Sobre el clásico rosarino

Todo empezó un año antes del clásico rosarino con una apuesta. Él es hincha del rojo y yo, de la Academia. Lo conocí en la cancha, un mediodía de invierno. Ese día jugábamos contra las punteras y nuestra arquera no había ido. Arranqué el partido en el arco. A los pocos minutos, en un mano a mano, me tiré al piso para achicar. Sentí un dolor en mi dedo gordo y cuando abrí los ojos me di cuenta de que me había lastimado y de que la pelota no había entrado. Yo estaba jugando y él, cubriendo el partido para una revista. Ese día lo conocí, en la cancha, con mi mejor atajada y algún gol.

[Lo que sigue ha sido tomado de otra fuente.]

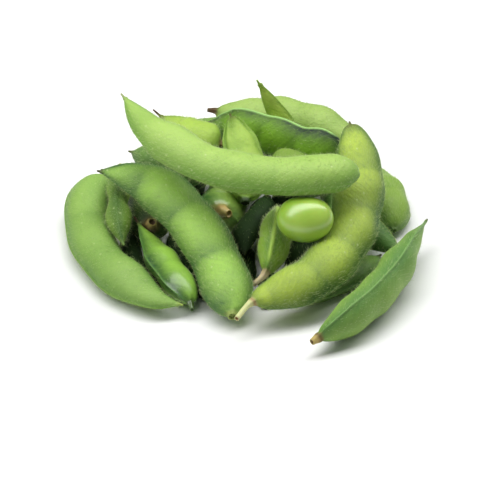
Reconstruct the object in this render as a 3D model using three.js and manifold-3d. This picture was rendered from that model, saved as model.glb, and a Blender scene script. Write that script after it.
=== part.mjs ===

A las pocas semanas, fuimos a tomar algo. Y, convencida de que era bostero -claramente, las personas tienen cara de ser hinchas de algún club y, en ese momento, él tenía cara de bostero- le pregunté de qué equipo era solo para confirmar lo que yo suponía.

- Del Rojo - me contestó.

Era el primer hincha de Independiente con el que salía, con el que salí. Me reí y agregué que yo era de Racing y que si le parecía podíamos hacer una apuesta. El clásico se iba a jugar en la cancha del Rojo, tres semanas después de nuestra primera salida. Él aceptó. Un día antes del partido, me mandó un mensaje y me dijo: "En el caso de que ganemos, por cada gol de Independiente me tenés que invitar a ver un partido neutral". Acepté. Yo no sé que le pedí y tampoco viene al caso porque aquel clásico Racing perdió 3-0. Resulta difícil imaginar que ese resultado no me haya molestado lo suficiente, pero tenía que ver con la apuesta que habíamos hecho. Me parecía hermoso tener que ir a la cancha con él a ver tres partidos.

A principios de 2016, fuimos a la cancha de Ferro y, más tarde, a la de Platense. En ambos partidos, los locales perdieron. "Yetas, mufas, mufasas neutrales", nos apodamos. Y, si bien, había algún que otro partido para ir a ver, me guardé la tercera ficha para el clásico rosarino en la cancha de Central a fin de año.

"Estos partidos hay que ganarlos como sea", dijo la semana previa al clásico Maxi Rodríguez. Esa misma semana en la que yo empecé a mover cielo y tierra para conseguir alguna entrada. Llamé a la nieta de una amiga de mi abuela que vive en Rosario y le pregunté si conocía a alguien que pudiera ayudarme. Me pasó el número de un amigo suyo. Él, milagrosamente, me consiguió una entrada. La mañana del partido salimos de Capital convencidos de que la otra iba a aparecer. Y apareció gracias a la maldita y santa reventa que nunca falla.

Ese 23 de octubre, casi a un año de aquella apuesta, estábamos los dos en el clásico rosarino. Ahí estábamos, en el Gigante de Arroyito, los dos descalzos porque minutos antes de salir para Rosario habíamos jugado un partido y yo tenía los pies llenos de ampollas. Dada la cantidad de papelitos que tiraron ese día, me armé un colchoncito en la popular y vi todo el partido en patas. Y él...él no tenia ampollas, pero sí tiene la encantadora costumbre de sacarse las zapatillas en todos lados.

Cuando el partido se iba, cuando el 0-0 parecía ser definitivo, la Lepra tuvo un córner a dos minutos del final. Maxi Rodríguez mandó el centro, y, tras un despeje, le quedó de nuevo la pelota sin que nadie lo cubriera. "Estos partidos hay que ganarlos como sea", pareció decir de nuevo, mientras entraba solo por el costado y la mandaba a guardar al segundo palo.

Mientras algunos hinchas canallas se quedaron incrédulos en la popular, nosotros nos fuimos pensando lo que otras tantas miles de veces pensamos todos: "¡Qué lindo es el fútbol!".

Aquel día, aprendí que "ser canaya es estar loco en un manicomio feliz", que "Yo lo tengo a Olmedo, lo tengo al Che, y vos ¿qué carajo tenés?" y que "el carnaval es el pueblo, el pueblo es hincha de Central". También, me negué a cantar por primera vez "Vamos, vamos, vamos Lacadé" porque Academia, no jodamos, hay una sola. Y confirmé, o confirmamos, que los mufasas neutrales aún seguíamos vigentes.